**What is being asked:**
Exactly the lines from the one containing "# The back and" through the one containing "points = [vertex.co" must be returned; include both ends and nothing else.

-- start of Entries shown --

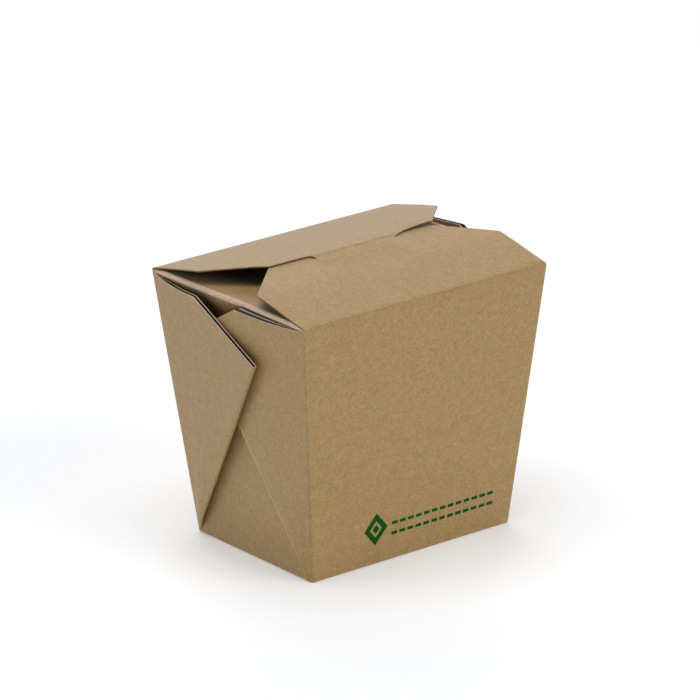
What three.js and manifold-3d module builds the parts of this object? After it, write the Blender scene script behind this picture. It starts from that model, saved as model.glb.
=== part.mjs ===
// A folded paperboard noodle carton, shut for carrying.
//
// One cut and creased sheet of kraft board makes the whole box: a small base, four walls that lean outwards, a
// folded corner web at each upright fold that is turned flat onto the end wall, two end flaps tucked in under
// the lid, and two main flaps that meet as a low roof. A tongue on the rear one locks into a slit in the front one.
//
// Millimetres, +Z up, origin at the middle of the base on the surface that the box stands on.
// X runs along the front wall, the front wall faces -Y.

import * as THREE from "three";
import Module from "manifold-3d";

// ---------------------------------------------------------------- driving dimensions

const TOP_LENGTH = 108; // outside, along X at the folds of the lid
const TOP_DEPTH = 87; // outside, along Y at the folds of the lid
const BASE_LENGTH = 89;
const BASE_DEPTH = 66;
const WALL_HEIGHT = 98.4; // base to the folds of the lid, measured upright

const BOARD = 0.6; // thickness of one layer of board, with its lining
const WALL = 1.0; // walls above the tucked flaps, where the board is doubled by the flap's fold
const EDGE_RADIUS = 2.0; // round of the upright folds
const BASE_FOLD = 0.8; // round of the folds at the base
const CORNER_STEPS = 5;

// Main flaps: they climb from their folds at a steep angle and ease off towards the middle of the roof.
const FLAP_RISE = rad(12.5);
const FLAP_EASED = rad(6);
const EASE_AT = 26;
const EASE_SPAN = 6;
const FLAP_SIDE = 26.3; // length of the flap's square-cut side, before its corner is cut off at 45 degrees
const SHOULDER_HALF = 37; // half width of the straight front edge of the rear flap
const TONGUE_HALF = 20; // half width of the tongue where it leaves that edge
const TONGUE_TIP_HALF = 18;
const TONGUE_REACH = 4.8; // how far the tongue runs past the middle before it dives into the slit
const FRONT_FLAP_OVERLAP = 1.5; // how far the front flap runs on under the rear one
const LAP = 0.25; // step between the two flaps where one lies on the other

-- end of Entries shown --
-- start of Entries shown --

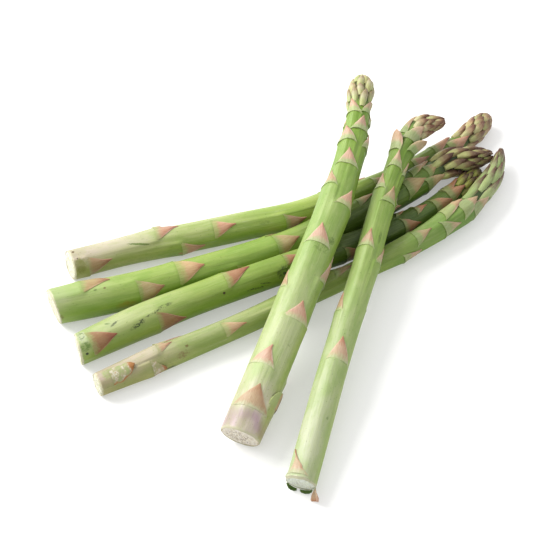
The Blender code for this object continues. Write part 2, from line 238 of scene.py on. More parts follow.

-- end of Entries shown --
-- start of Entries shown --

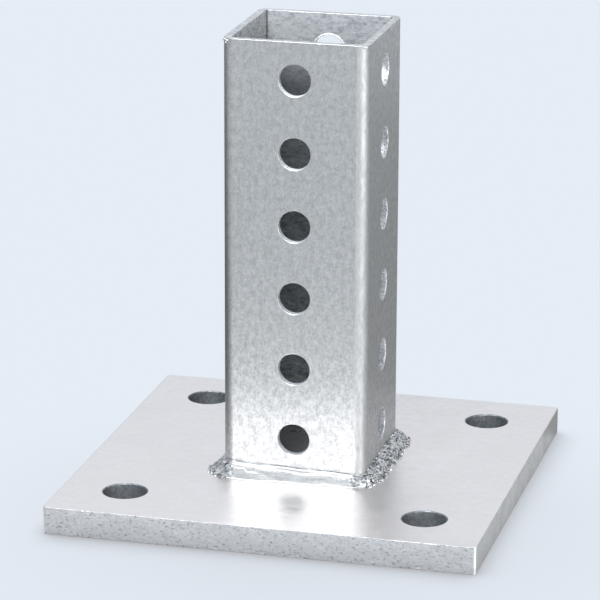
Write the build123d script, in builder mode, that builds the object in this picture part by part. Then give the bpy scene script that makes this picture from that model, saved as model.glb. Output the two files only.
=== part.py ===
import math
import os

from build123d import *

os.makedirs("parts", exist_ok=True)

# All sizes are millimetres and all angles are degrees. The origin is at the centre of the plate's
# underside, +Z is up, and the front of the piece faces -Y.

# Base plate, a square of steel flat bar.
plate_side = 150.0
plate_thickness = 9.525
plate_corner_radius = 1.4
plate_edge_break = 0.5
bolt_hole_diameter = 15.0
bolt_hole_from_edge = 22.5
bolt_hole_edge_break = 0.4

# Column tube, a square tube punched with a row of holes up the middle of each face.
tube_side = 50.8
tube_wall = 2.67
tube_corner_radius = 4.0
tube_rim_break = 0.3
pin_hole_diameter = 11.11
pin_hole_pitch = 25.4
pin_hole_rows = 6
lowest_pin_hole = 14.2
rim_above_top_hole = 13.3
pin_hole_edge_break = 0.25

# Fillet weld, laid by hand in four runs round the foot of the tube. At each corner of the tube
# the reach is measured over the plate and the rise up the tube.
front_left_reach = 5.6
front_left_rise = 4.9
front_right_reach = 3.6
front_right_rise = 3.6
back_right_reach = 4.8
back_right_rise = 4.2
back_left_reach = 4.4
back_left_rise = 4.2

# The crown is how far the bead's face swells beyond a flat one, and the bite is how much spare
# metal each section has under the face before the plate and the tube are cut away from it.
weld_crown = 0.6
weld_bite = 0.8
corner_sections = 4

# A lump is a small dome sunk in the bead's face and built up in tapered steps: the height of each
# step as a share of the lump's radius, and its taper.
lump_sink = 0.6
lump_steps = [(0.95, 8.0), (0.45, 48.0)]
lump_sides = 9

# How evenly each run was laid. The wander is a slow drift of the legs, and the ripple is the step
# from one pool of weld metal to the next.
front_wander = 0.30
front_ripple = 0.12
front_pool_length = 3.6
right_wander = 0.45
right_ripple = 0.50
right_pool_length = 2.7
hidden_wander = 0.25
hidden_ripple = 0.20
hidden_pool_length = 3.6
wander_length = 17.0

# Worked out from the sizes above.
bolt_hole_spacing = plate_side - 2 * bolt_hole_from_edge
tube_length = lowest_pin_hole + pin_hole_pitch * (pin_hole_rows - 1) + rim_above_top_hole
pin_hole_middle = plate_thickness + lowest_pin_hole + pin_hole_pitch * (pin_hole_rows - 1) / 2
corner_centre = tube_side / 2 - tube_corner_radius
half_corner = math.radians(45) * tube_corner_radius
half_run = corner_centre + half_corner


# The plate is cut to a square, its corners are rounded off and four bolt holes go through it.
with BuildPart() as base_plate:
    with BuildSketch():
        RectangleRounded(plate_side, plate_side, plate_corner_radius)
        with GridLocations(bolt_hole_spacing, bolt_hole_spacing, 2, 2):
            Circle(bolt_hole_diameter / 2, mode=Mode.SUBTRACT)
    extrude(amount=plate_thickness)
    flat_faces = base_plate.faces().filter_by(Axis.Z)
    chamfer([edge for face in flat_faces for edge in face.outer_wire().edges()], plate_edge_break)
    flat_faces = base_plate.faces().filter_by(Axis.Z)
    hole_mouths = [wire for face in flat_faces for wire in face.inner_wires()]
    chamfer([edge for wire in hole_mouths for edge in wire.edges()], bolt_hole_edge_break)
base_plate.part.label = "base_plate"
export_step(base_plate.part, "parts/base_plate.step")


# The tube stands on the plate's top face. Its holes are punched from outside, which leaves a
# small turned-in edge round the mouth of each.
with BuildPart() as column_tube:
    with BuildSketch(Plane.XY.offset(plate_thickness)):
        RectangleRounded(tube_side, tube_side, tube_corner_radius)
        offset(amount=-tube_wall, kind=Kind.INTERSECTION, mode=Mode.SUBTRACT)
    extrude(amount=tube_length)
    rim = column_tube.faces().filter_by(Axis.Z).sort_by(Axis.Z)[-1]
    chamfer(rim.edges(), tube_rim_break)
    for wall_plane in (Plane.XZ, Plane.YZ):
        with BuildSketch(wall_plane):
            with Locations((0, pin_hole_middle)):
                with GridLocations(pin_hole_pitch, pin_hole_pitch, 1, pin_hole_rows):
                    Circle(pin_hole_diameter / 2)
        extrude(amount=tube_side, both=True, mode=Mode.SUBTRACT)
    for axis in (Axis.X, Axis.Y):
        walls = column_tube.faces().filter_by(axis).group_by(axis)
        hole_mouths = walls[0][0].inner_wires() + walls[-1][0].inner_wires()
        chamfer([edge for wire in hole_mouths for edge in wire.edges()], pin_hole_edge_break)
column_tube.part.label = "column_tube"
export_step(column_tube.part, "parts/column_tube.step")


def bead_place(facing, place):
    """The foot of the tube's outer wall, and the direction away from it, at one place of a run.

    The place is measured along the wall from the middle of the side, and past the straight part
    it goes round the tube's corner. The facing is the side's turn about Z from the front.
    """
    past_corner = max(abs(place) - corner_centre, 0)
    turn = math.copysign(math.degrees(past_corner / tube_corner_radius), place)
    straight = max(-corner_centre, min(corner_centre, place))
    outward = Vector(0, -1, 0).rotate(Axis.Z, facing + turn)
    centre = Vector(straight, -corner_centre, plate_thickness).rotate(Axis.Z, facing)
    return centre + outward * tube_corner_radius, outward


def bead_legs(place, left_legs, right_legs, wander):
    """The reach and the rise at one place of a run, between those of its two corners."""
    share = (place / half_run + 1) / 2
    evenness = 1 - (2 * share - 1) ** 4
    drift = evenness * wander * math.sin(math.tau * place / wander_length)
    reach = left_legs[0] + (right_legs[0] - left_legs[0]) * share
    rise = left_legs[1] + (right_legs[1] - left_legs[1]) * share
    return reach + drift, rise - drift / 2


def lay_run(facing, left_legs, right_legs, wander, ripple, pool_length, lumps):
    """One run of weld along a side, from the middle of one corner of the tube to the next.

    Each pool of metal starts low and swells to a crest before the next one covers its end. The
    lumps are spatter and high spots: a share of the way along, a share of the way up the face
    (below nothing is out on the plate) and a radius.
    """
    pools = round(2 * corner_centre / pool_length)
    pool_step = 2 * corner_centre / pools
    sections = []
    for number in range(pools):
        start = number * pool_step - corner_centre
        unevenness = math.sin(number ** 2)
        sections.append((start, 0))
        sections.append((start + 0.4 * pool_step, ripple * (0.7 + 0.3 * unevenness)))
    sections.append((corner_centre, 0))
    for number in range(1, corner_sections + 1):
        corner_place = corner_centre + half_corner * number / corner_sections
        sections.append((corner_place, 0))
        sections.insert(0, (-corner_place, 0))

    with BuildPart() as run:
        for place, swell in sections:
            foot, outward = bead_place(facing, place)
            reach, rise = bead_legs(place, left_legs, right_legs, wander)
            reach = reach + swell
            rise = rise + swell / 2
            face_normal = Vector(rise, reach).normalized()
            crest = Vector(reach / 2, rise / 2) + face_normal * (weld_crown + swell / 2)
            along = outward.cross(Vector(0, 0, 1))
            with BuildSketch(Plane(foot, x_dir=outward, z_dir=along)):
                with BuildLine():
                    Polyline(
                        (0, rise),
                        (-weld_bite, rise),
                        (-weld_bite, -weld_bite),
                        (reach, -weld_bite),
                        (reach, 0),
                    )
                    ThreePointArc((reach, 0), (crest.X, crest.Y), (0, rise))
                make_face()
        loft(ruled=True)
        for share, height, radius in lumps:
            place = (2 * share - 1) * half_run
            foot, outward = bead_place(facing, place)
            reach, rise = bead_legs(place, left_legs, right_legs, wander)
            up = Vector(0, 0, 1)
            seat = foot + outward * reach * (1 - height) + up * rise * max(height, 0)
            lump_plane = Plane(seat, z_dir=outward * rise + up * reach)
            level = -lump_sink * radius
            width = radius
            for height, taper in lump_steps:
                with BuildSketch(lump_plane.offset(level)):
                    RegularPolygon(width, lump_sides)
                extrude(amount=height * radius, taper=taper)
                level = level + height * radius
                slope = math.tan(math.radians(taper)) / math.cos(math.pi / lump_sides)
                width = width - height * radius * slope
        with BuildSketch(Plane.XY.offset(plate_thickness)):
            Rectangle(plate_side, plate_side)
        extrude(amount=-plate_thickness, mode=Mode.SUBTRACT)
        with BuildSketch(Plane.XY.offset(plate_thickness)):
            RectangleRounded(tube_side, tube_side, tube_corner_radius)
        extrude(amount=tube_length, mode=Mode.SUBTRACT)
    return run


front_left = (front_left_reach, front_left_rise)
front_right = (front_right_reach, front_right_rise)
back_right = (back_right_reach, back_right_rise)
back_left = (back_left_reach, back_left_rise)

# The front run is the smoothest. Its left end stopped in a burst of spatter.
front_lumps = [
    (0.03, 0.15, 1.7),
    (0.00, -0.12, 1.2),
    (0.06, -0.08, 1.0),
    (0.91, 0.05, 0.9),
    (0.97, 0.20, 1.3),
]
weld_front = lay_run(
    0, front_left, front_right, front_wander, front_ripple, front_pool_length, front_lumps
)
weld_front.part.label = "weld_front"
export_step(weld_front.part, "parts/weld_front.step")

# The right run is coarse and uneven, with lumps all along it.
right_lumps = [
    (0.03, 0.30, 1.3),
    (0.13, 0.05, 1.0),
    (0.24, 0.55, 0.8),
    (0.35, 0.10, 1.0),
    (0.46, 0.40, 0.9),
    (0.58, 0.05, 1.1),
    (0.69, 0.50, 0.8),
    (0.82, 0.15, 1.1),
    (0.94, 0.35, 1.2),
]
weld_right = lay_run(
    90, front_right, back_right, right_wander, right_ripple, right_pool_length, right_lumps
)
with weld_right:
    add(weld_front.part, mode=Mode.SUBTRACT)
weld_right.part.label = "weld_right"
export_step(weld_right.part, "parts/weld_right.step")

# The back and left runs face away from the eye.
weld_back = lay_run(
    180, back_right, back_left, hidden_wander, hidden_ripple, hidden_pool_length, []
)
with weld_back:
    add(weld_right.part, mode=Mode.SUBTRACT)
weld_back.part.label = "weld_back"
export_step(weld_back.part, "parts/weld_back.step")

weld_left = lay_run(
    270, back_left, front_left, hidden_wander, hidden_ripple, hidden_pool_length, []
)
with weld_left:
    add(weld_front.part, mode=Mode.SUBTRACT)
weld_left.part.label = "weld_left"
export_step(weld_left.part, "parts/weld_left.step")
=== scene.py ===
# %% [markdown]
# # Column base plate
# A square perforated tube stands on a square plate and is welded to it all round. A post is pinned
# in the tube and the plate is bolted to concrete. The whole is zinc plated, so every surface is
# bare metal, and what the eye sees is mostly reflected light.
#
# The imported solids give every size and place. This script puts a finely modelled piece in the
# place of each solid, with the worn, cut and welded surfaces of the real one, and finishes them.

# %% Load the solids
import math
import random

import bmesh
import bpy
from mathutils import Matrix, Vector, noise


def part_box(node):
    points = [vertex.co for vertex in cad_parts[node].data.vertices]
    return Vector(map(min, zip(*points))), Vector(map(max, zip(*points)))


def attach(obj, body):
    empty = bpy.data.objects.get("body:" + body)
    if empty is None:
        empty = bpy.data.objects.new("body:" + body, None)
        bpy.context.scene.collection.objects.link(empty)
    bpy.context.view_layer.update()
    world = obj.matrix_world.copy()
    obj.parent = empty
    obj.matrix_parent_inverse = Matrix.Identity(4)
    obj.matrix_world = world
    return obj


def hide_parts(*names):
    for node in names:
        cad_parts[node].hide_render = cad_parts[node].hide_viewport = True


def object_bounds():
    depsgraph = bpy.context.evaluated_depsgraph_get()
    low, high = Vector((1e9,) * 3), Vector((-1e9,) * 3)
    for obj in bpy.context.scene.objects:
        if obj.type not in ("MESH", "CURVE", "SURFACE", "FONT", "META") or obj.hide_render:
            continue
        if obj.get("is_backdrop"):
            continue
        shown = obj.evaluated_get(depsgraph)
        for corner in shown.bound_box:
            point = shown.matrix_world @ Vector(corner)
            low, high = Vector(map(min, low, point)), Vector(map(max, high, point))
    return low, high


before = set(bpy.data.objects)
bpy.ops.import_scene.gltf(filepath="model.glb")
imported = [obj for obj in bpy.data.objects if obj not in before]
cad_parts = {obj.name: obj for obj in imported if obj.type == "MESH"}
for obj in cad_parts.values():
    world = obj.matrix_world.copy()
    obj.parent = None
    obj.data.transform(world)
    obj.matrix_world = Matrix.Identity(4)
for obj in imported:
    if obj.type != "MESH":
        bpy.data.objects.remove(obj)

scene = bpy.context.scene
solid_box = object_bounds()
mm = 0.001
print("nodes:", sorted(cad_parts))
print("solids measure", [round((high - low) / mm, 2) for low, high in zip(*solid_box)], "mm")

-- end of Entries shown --

**The response:**
# The back and left runs face away from the eye.
weld_back = lay_run(
    180, back_right, back_left, hidden_wander, hidden_ripple, hidden_pool_length, []
)
with weld_back:
    add(weld_right.part, mode=Mode.SUBTRACT)
weld_back.part.label = "weld_back"
export_step(weld_back.part, "parts/weld_back.step")

weld_left = lay_run(
    270, back_left, front_left, hidden_wander, hidden_ripple, hidden_pool_length, []
)
with weld_left:
    add(weld_front.part, mode=Mode.SUBTRACT)
weld_left.part.label = "weld_left"
export_step(weld_left.part, "parts/weld_left.step")
=== scene.py ===
# %% [markdown]
# # Column base plate
# A square perforated tube stands on a square plate and is welded to it all round. A post is pinned
# in the tube and the plate is bolted to concrete. The whole is zinc plated, so every surface is
# bare metal, and what the eye sees is mostly reflected light.
#
# The imported solids give every size and place. This script puts a finely modelled piece in the
# place of each solid, with the worn, cut and welded surfaces of the real one, and finishes them.

# %% Load the solids
import math
import random

import bmesh
import bpy
from mathutils import Matrix, Vector, noise


def part_box(node):
    points = [vertex.co for vertex in cad_parts[node].data.vertices]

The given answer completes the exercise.